CLEVELAND — Ohio’s 2014 Medicaid expansion helped more than a million low-wage workers, disabled adults, caretakers, and students to access health care. But the federal government slashed funding for enrollment outreach and consumer assistance last year, and the proportion of uninsured Ohioans has increased from 5.6 percent to 6 percent, according to U.S. Census Bureay surveys. Ohio is one of only 14 states where the number of uninsured increased.
This increase is troubling for several reasons.
First, a recent evaluation of Ohio’s Medicaid expansion confirmed that access to medical care improves health, including earlier diagnosis and treatment of chronic conditions. About a third of people continuously enrolled in Medicaid reported improved physical health and a quarter reported improved mental health.
One recipient stated, “I am getting my cancer medicine because I have Medicaid.” Quite simply, healthier people have better lives: they suffer less and feel better.
Second, Medicaid reduces the need for costly emergency department visits and hospitalizations because primary care providers are able to deliver preventive and cost-effective care for conditions such as diabetes, heart disease, and depression. Another Ohio Medicaid recipient said in the state report, “Before I had insurance, I would just go to the emergency room at the hospital and let them bill me. Sometimes I wouldn’t pay them. I couldn’t afford it.”

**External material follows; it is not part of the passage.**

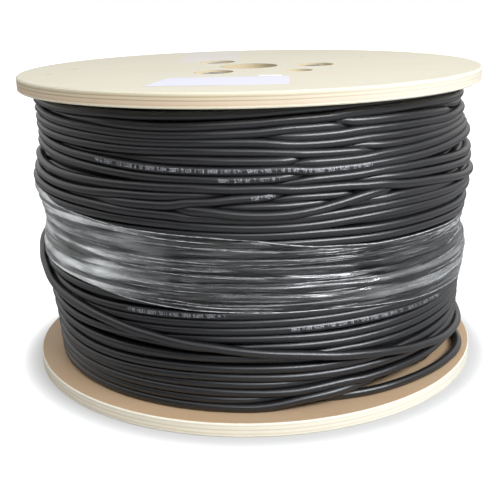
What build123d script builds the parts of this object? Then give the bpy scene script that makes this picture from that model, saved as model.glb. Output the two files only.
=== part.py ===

Such experiences are all too common and contribute to the burden of uncompensated care for Ohio health providers and taxpayers.
Third, Medicaid facilitates and enables employment. By getting the treatment they need, Ohioans are able to work or look for a job. Health insurance can be an economic tool to help manage the financial risk of medical needs. A single accident or acute illness may bankrupt an uninsured patient. Most adults covered by Medicaid in Ohio have a job, but they work in low-wage occupations that don’t offer health insurance. A typical person working full time in six of Ohio’s ten largest categories – like food preparation, retail, hospitality, janitorial – makes wages low enough for a family of three to qualify for Medicaid. For people earning low wages, Medicaid helps them and their families keep their heads above water.
Fourth, Medicaid is essential for people with a disability that interferes with their ability to work. People who suffer from diabetes may have trouble walking some days. People with a bad back may not be able to stock shelves or stand at a cash register. Attending to the medical needs of disabled individuals not only improves their health but also helps some return to work. One Ohioan said in the state report that having Medicaid means “that I’m able to pay my rent and get the healthcare that I need to stay healthy so I can keep working.”
Fifth, Medicaid plays a key role in addressing the opioid epidemic by covering treatment for people who are struggling with addiction. Ohio has the unfortunate distinction of being one of the top three states in opioid death rates. The Medicaid expansion has provided additional resources to cover adults with addictions. For example, about half of all spending in our state on buprenorphine addiction treatments is financed by Medicaid, according to data compiled by the Henry J. Kaiser Family Foundation. One recipient of Ohio Medicaid expansion coverage stated in the recent state evaluation that Medicaid “means I can get help with my addiction, gets me the counseling that I need. If I didn’t have it, I would probably end up back in jail.”
Sixth, the Medicaid expansion is funded mostly by federal dollars that would have gone to other states if Ohio had not opted in. Making good use of these federal funds helps Ohioans access health care, improve health outcomes, and stabilize household economics. Health coverage also helps working enrollees to maintain jobs and helps job-seekers to persevere in their search.
The latest attack on Medicaid involves imposing work requirements on Medicaid recipients even though most able-bodied, working-age Medicaid recipients already work or are looking for jobs. Work requirements will add another layer of red tape and will lead to many individuals losing coverage, especially low-wage workers who often have highly variable hours. These workers could easily fail to get monthly required work hours because of scheduling at their jobs.
Overwhelming evidence shows that supporting Medicaid will improve both our fiscal health and our physical health. Ohioans need access to quality health care to lead healthier, happier, and more productive lives. Ohio’s legislators should safeguard the Medicaid expansion, because it allows more people to do just that.
Dr. Ashwini Sehgal is co-director of Cleveland’s Center for Reducing Health Disparities, established by Case Western Reserve University and MetroHealth Medical Center. The views expressed are his own.